Do I need a pooler on a 1 GB VPS running just one app?

If your app already uses an internal pool with a sensible cap (PHP-FPM with one connection per worker, or Node with pg-pool capped at 10), and your peak concurrency is under 30, you can skip a pooler. Once you have queue workers, scheduled jobs, and a separate API process all sharing the database, a pooler pays for itself.

Will a pooler hurt latency?

On a localhost VPS deployment, the added round trip is sub-millisecond. The latency people see is usually from waiting for a backend in the pool when default_pool_size is too small — that is a tuning issue, not a pooler issue.
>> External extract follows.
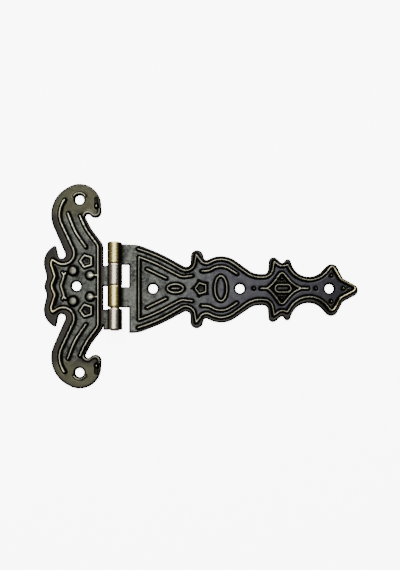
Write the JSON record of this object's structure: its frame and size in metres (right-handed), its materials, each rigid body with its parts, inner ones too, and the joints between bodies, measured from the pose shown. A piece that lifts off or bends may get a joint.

Transaction mode versus session mode?

Transaction mode multiplexes clients per transaction and is what gives you the multiplexing benefit. Session mode is closer to a direct connection. Transaction mode breaks features that rely on session state (SET, prepared statements without protocol-level handling, advisory locks across statements). Use transaction mode by default, and route session-dependent code to a session-mode pool on a separate port.

Is there a hosted option?

Yes — Supabase, Neon, and PolyScale all run poolers as a managed product. If you do not want to operate one, those are reasonable options, but the cost on a small project is usually higher than a $5 VPS running PgBouncer yourself.

The recommendation

For 90% of VPS Postgres deployments in 2026 the answer is still PgBouncer. It is small, predictable, and the operational knowledge has been baked into hosting tutorials for nearly two decades. Pick PgCat the moment you grow a read replica or hit a thread-bound bottleneck. Pick Supavisor when your traffic shape is genuinely serverless and your client count is in the thousands.

The mistake I see most often is not picking the wrong pooler — it is not running one at all, and watching a $5 VPS get pushed into a $40 plan because Postgres backends keep eating memory. Whichever of the three you pick, getting a pooler in front of the database is the single highest-leverage change you can make on a small Postgres deployment.